The Toy Story movies are some of the best examples of animated kids movies that even adults can enjoy. They do much more than you think they could with a movie about toys, it’s pretty smart and creative. It is also genuinely funny. There’s even some well placed adult humour that only older people will pick up, and it’s not done in a way that feels forced or inappropriate (like The Cat in the Hat movie for instance), it’s concealed rather well. Then there’s also some way more mature story aspects that children wouldn’t pick up until they are adults. I mean it features a toy literally having an existential crisis after realising that he’s a toy. Toy Story is like an hour and 20 minutes long and works well with its runtime, the pacing is very effective, with not any scene feeling out of place or pointless. Storywise I can’t think of a single problem with it, they keep the story pretty straightforward and simple, and effective like that.

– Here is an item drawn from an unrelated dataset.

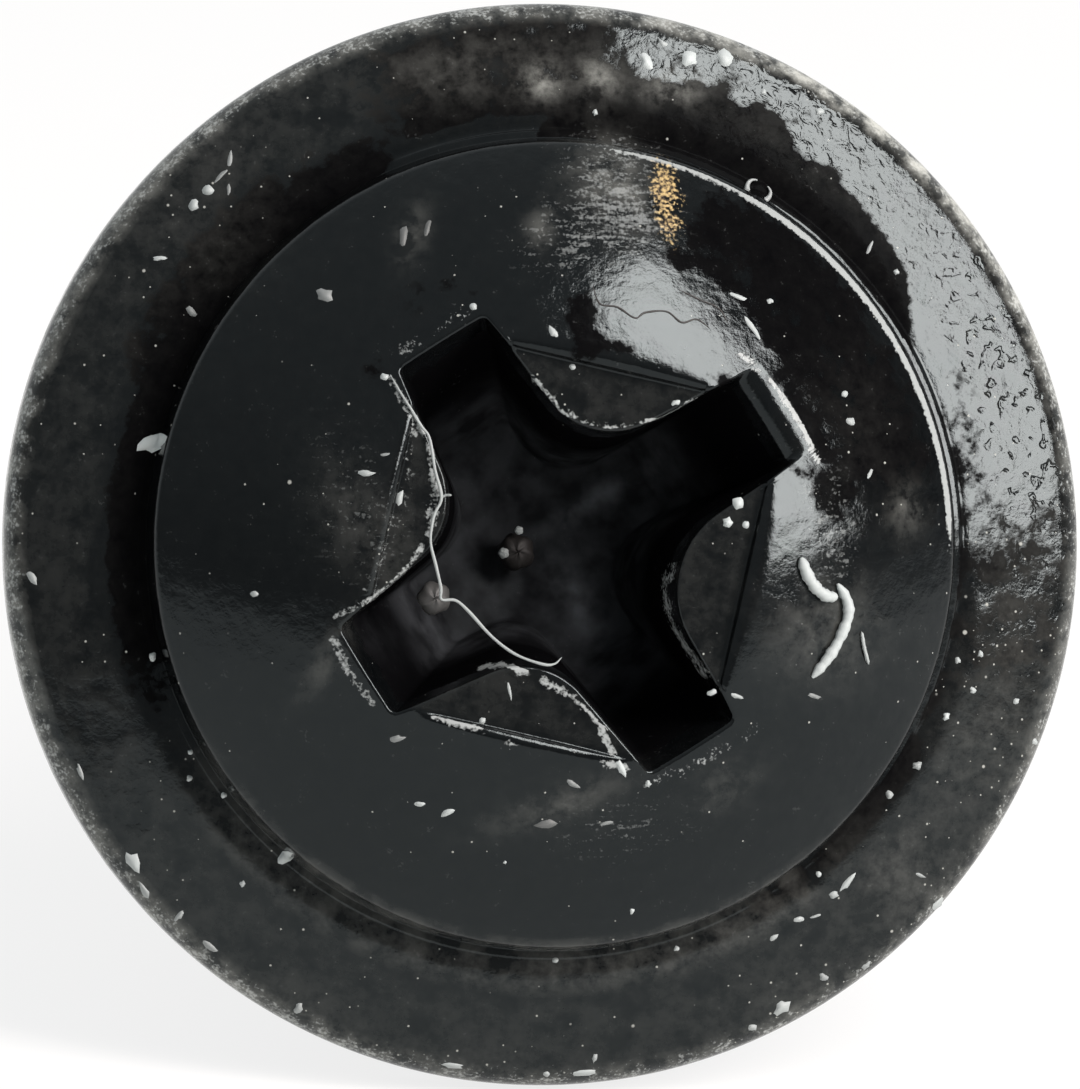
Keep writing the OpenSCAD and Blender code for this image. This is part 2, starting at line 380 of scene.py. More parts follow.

Toy Story has a memorable cast of characters, and the voice cast work perfectly. Woody (Tom Hanks) and Buzz Lightyear (Tim Allen) are the main lead characters and work so well, they embody their characters really well. Don Rickles, Jim Varney, Wallace Shawn, John Ratzenberger and more make up the supporting voice cast and also play their roles well, even though their characters are featured much less than Woody and Buzz.

The animations are clearly decades old, and some aspects don’t look that great. But you can tell that with it being from 1995, that it was very revolutionary for its time. Thankfully most of the attention is focussed on the toys, which look better than everything else in the movie. Sure, some of the designs and looks can look very dated (Bo Peep amongst the worst cases, especially when compared to her design in Toy Story 4), but most of them work. When it comes to more familiar looking objects like cars it looks more fake, and the worst of it is when it comes to the human characters (as well as a dog who appears a few times), who really look unnatural, especially when they are close up to the screen. However, all of this is just something that you can come to accept within the first 10-20 minutes of the movie.

Toy Story 24 years later is still an animated classic. It’s great for both kids and adults, and grown ups will probably get more from it than children. If you haven’t seen Toy Story yet, you definitely need to check it out soon, and even if you’ve seen it before, it’s worth a revisit for sure. Even if some of the dated animation bothers you, the script, characters and voice work no doubt make up for it.